Ein alter Trick
Männer sind im Durchschnitt erst mit 43 Jahren vollkommen erwachsen, Frauen immerhin schon mit 32 Jahren. Das berichtete die Zeitschrift „Freundin“ 2016 unter Bezug auf eine Studie des Senders „Nickelodeon UK“, deren Ergebnisse im „Telegraph“ bekannt gegeben wurden. „Besser spät als nie“, meinte dazu die Autorin des Beitrags. Und da ist durchaus was dran. Aber wenn sich ein junger Mann im Arbeitsleben allzu kindisch verhält, kann das den Job kosten. Das zeigt eine Entscheidung des Arbeitsgerichts Siegburg (Urteil vom 11.2.2021 – 5 Ca 1397/20).
Der Kläger war seit etwas mehr als einem Jahr als Lagerist beschäftigt. In dieser Zeit gab es häufiger Streit mit einem seiner Kollegen, weshalb beide auch mehrfach zu ihrem Vorgesetzten mussten.
Im Januar 2020 befand sich besagter Kollege auf der Toilette. „Während er dort seinem Geschäft nachging“, heißt es in der Entscheidung des Arbeitsgerichts Siegburg, „schob der Kläger unter der Toilettentür ein Blatt hindurch und stieß mit einem Gegenstand den Toilettenschlüssel aus dem Schloss“. Dieser fiel auf das Blatt und wurde von dem Kläger weggezogen. Ein „alte(r) Trick zum Öffnen der Toilettentür“, wie man der Pressemitteilung des Gerichts entnehmen kann.
Tür kaputt – Job weg
Der eingesperrte Mitarbeiter wusste sich nicht anders zu helfen, als die Tür einzutreten. Ihrem Arbeitgeber verschwiegen beide den Vorfall. Der entdeckte den durch das Eintreten der Tür entstandenen Schaden erst fünf Monate später und kündigte, nachdem er von der Ursache für den Schaden Kenntnis erlangt hatte, das Arbeitsverhältnis mit dem Kläger außerordentlich fristlos.

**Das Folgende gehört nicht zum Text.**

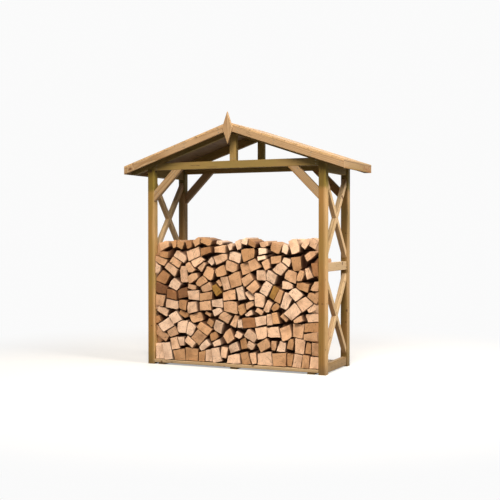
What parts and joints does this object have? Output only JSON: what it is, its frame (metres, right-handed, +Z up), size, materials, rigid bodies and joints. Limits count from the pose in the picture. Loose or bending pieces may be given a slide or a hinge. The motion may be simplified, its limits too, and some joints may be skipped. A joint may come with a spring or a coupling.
{
  "type": "open timber log store",
  "caption": "Open-fronted timber log store with square posts, crossed side braces, a low apex roof with a diamond finial, a slatted floor and one row of split firewood.",
  "frame": {"origin": "the middle of the whole footprint, at ground level", "axes": "+Z up; the open front faces -Y; +X is to the right when looking at the front"},
  "size_m": [2.262, 0.838, 2.4092],
  "materials": {
    "frame_timber": "planed, pressure-treated softwood, weathered pale",
    "roof_boards": "planed softwood boards, pale cream",
    "firewood": "split and sawn, matt"
  },
  "bodies": {
    "root": {"bargeboard_front_left": "frame_timber", "bargeboard_front_right": "frame_timber", "bargeboard_rear_left": "frame_timber", "bargeboard_rear_right": "frame_timber", "cross_brace_lower_falling_left": "frame_timber", "cross_brace_lower_falling_right": "frame_timber", "cross_brace_lower_rising_left": "frame_timber", "cross_brace_lower_rising_right": "frame_timber", "cross_brace_upper_falling_left": "frame_timber", "cross_brace_upper_falling_right": "frame_timber", "cross_brace_upper_rising_left": "frame_timber", "cross_brace_upper_rising_right": "frame_timber", "fascia_left": "frame_timber", "fascia_right": "frame_timber", "finial": "frame_timber", "firewood_lower": "firewood", "firewood_upper": "firewood", "floor_bearer_left": "frame_timber", "floor_bearer_middle": "frame_timber", "floor_bearer_right": "frame_timber", "floor_slats": "frame_timber", "king_post_front": "frame_timber", "king_post_rear": "frame_timber", "knee_brace_front_left": "frame_timber", "knee_brace_front_right": "frame_timber", "knee_brace_rear_left": "frame_timber", "knee_brace_rear_right": "frame_timber", "post_front_left": "frame_timber", "post_front_right": "frame_timber", "post_rear_left": "frame_timber", "post_rear_right": "frame_timber", "rafter_front_left": "frame_timber", "rafter_front_right": "frame_timber", "rafter_rear_left": "frame_timber", "rafter_rear_right": "frame_timber", "roof_boards_left": "roof_boards", "roof_boards_right": "roof_boards", "side_rail_bottom_left": "frame_timber", "side_rail_bottom_right": "frame_timber", "side_rail_mid_left": "frame_timber", "side_rail_mid_right": "frame_timber", "side_rail_top_left": "frame_timber", "side_rail_top_right": "frame_timber", "tie_beam_front": "frame_timber", "tie_beam_rear": "frame_timber"}
  },
  "joints": []
}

Zu Recht – meint jedenfalls das Arbeitsgericht Siegburg. Der Hinweis des Klägers, dass er mit dem Kollegen doch ein gutes Verhältnis gehabt habe und dieser ihm gegenüber bestätigte, dass er keine Angst vor ihm hat, konnte das Gericht nicht überzeugen. Und, dass sein Kollege eingestanden hatte, dass es ein Fehler war, die Tür so schnell einzutreten, half dem gekündigten Mitarbeiter auch nicht.
Ein wichtiger Grund für eine außerordentliche Kündigung liegt nach den Darlegungen des Gerichts bereits darin, dass der Arbeitnehmer den Kollegen auf der Toilette eingeschlossen und ihn damit seiner Freiheit beraubt hatte. Ob dieses Verhalten auch strafbar war, könne bei der kündigungsrechtlichen Würdigung dahinstehen.
Ein weiterer wichtiger Grund liege darin, dass der entlassene Mitarbeiter die Beschädigung der Toilettentür verursachte. Die wurde zwar durch seinen Kollegen eingetreten, aber eben nur, weil dieser eingesperrt wurde. „Hätte der Kläger“ seinem Kollegen „den Schlüssel durch den Trick mit dem Papier nicht entwendet, hätte dieser die Toilette ganz normal verlassen und nicht die Tür eingetreten“, heißt es dazu in der Entscheidung. Das lässt sich zwar nicht mit absoluter Sicherheit sagen, aber es spricht zumindest sehr viel dafür.
Erwachsen werden!
Und auch die Interessenabwägung fällt nach Meinung des Gerichts zu Lasten des gekündigten Mannes aus. Das Arbeitsgericht Siegburg führte dazu unter anderem aus, dass der Kläger erst recht kurz bei seinem bisherigen Arbeitgeber beschäftigt war und er außerdem „noch jung“ ist, „so dass davon auszugehen ist, dass er zeitnah einen anderen Arbeitsplatz finden wird.“
Dort sollte er lieber nicht wieder so ein kindisches Verhalten an den Tag legen – auch wenn er wohl noch weit von dem Alter entfernt ist, in dem Männer nach den Angaben der Zeitschrift „Freundin“ erwachsen werden. Und wann er wirklich erwachsen ist, kann er anhand einer in dem Magazin dargelegten Checkliste feststellen. Zu den kindischen Eigenschaften eines Mannes gehört danach zum Beispiel, dass er noch Videospiele spielt, kein Gemüse mag und nicht einmal die einfachsten Gerichte kochen kann.
Ganz ernst zu nehmen ist diese Checkliste allerdings nicht, wie die Autorin des Beitrags betont. Zum Glück! Denn wenn man Männer anhand dieser Checkliste beurteilen würde, wären viele, die erst im hohen Alter verstorben sind, wohl niemals erwachsen gewesen.